Google will provide five gigawatts of compute capacity over five years to Anthropic — a single line in a multibillion-dollar pact that illuminates how the race for frontier AI is now a contest over power, chips and long-term infrastructure commitments.
Google's investment terms: $10 billion now, up to $40 billion tied to milestones
Under the agreement reported first by Bloomberg and confirmed to ISMG by Google, the deal begins with an initial $10 billion investment from Google and includes performance-linked provisions that could raise the total to as much as $40 billion. The arrangement is being made at an approximate valuation for Anthropic of $350 billion, a figure the report says aligns with Anthropic's February funding round even though secondary market interest has suggested valuations as high as $800 billion.
Compute and infrastructure: five gigawatts, TPUs, and strategic leverage
A major component of the deal is Google Cloud delivering five gigawatts of compute capacity over five years. The source materials state that Anthropic relies heavily on Google Cloud and its tensor processing units (TPUs), which the report describes as a key alternative to Nvidia chips. That combination — large-scale power commitments plus specialized processors — gives Google strategic leverage as a supplier of scarce AI compute resources at a time when model training and inference are bounded by chip availability, energy and datacenter space.
Anthropic's growth and product traction: Claude, Claude Code, Mythos and revenue
The pact arrives as Anthropic faces fast-rising demand that has created infrastructure constraints, the reporting says. Anthropic's Claude platform, and Claude Code in particular, have become widely used among developers for software generation, fueling the company's momentum. The company’s annual revenue is reported to exceed $30 billion. The story also notes Anthropic disclosed a new model, Mythos, earlier in the month; Mythos has restricted access because of cybersecurity concerns and there have been reports of unauthorized use.
Circular finance and supply-chain scrutiny: investor-as-vendor concerns and Pentagon risk
Analysts quoted in the reporting describe the arrangement as circular: cloud providers invest in AI firms and then sell them compute resources, creating financial relationships that also serve as infrastructure contracts. That circularity is flagged as a potential area of concern, alongside broader supply‑chain dependencies. The company faces a Pentagon designation as a supply‑chain risk, the source says, and the combination of restricted-model access and reports of unauthorized use raises questions about misuse of advanced models. The report also highlights that frontier AI development requires tens of billions in capital and long-term infrastructure commitments — a cost profile that helps explain why hyperscalers are moving from mere customers or partners to deep financial backers.
How technologists, policymakers, and procurement leaders will respond
- Technologists and security teams will watch infrastructure constraints and restricted‑access models: the five‑gigawatt commitment may ease short-term compute bottlenecks, but restricted access to models like Mythos and reports of unauthorized use are concrete security issues to monitor.

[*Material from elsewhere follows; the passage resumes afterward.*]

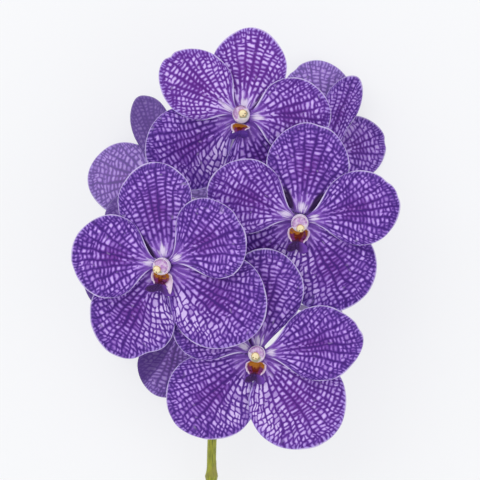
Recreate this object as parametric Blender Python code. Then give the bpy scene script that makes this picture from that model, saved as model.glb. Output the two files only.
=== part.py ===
"""Cut spray of a blue tessellated vanda orchid, lying on its back.

The flower stem lies along -Y with its cut end on the surface. Four flowers face up (+Z) and three face
down, so that the tips of their petals carry the spray. The origin is at the middle of the footprint, on the
surface. Lengths are in millimetres and angles in degrees until a mesh is made, in metres.
"""
import math
from collections import namedtuple

import bmesh
import bpy
from mathutils import Matrix, Vector
from mathutils.geometry import interpolate_bezier

MM = 0.001

# Places below are measured from the middle of the flower heads; this is the middle of the whole footprint
FOOTPRINT_MIDDLE = (-2.4, -67.3, 0.0)

# Driving dimensions of every flower
SHEET = 0.8              # thickness of a sepal, petal or lip
CLEARANCE = 0.3          # gap between pieces that touch on the real plant
AXIS_RADIUS = 3.4        # receptacle, where the flower parts grow from
CLAW_START = AXIS_RADIUS + CLEARANCE
PETAL_LEVEL = 1.7        # how far the petals and the lip sit in front of the sepals
RECEPTACLE_FRONT = 0.9
HEAD_ARC = 122.0         # how far round the rounded head the veins end, to each side of the midline
# Claw, the narrow base: half its width, and the direction in which its outermost vein leaves it
SEPAL_CLAW = (3.1, 52.0)
WIDE_CLAW = (3.7, 64.0)      # where a petal stands far from the dorsal sepal
OPEN_CLAW = (3.0, 30.0)      # where light shows between a petal and the dorsal sepal
INNER_CLAW = (2.2, 44.0)     # of the right lateral sepal, beside the left one
PETAL_CLAW = (1.8, 14.0)
BROAD_CLAW = (2.2, 30.0)     # of a petal that reaches further towards the dorsal sepal
NARROW_CLAW = (1.6, 14.0)    # of the left lateral sepal, beside the right one
VEIN_FAN = 22.0          # how much the veins between middle and margin turn outwards
MARGIN_WAVES = 2.5       # half-waves along the margin, from the midline to one side's claw
FRONT_GRID = (10, 5)     # facets across and along a sepal of a flower that faces up
BACK_GRID = (8, 5)       # the same for a flower that faces down

# Column: how blunt its ends are is its fullness, above 1 for a pointed body and below 1 for a blunt one
COLUMN_RADIUS = 4.7
COLUMN_BASE = 1.25
COLUMN_TOP = 9.2
COLUMN_FULLNESS = 1.15
CAP_RADIUS = 2.8         # anther cap at the column's tip
CAP_OFFSET = 0.36        # how far from the column's middle to its rim the cap sits
CAP_SINK = 2.6           # how far the cap reaches down into the column
CAP_RISE = 1.2           # how far it stands out of the tip
CAP_FULLNESS = 0.9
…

- Policymakers and regulators will scrutinize supply‑chain dependencies and the circular investor‑vendor model: the Pentagon designation as a supply‑chain risk and analyst concerns about cloud providers acting both as investors and vendors create clear regulatory levers and oversight questions.
- Enterprises and procurement leaders will weigh long‑term compute availability against vendor concentration: access to TPUs and multi‑year power commitments influence choices about where to host or buy advanced AI services and shape vendor risk assessments ahead of potential IPOs or shifts in market power.
The deal also sits alongside other hyperscaler moves. The Google pact comes days after Amazon committed up to $25 billion to Anthropic, and the reporting notes the Amazon move as a $5 billion investment with potential for an additional $20 billion — underscoring hyperscalers' intense competition to back leading AI labs while tying up compute capacity.
For buyers, defenders and overseers of AI systems, the headline numbers matter less than the structural realities they reveal: success in frontier AI increasingly depends on capital, long-term access to compute and strategic partnerships with major cloud providers. Anthropic’s reported consideration of an initial public offering as early as this October frames current investments as potentially high-value, pre‑IPO stakes for major backers. That timeline, combined with the Pentagon supply‑chain designation, restricted-model disclosures and reports of unauthorized use, leaves concrete questions about governance, continuity of access and risk that market participants and regulators alike will need to answer in the months ahead.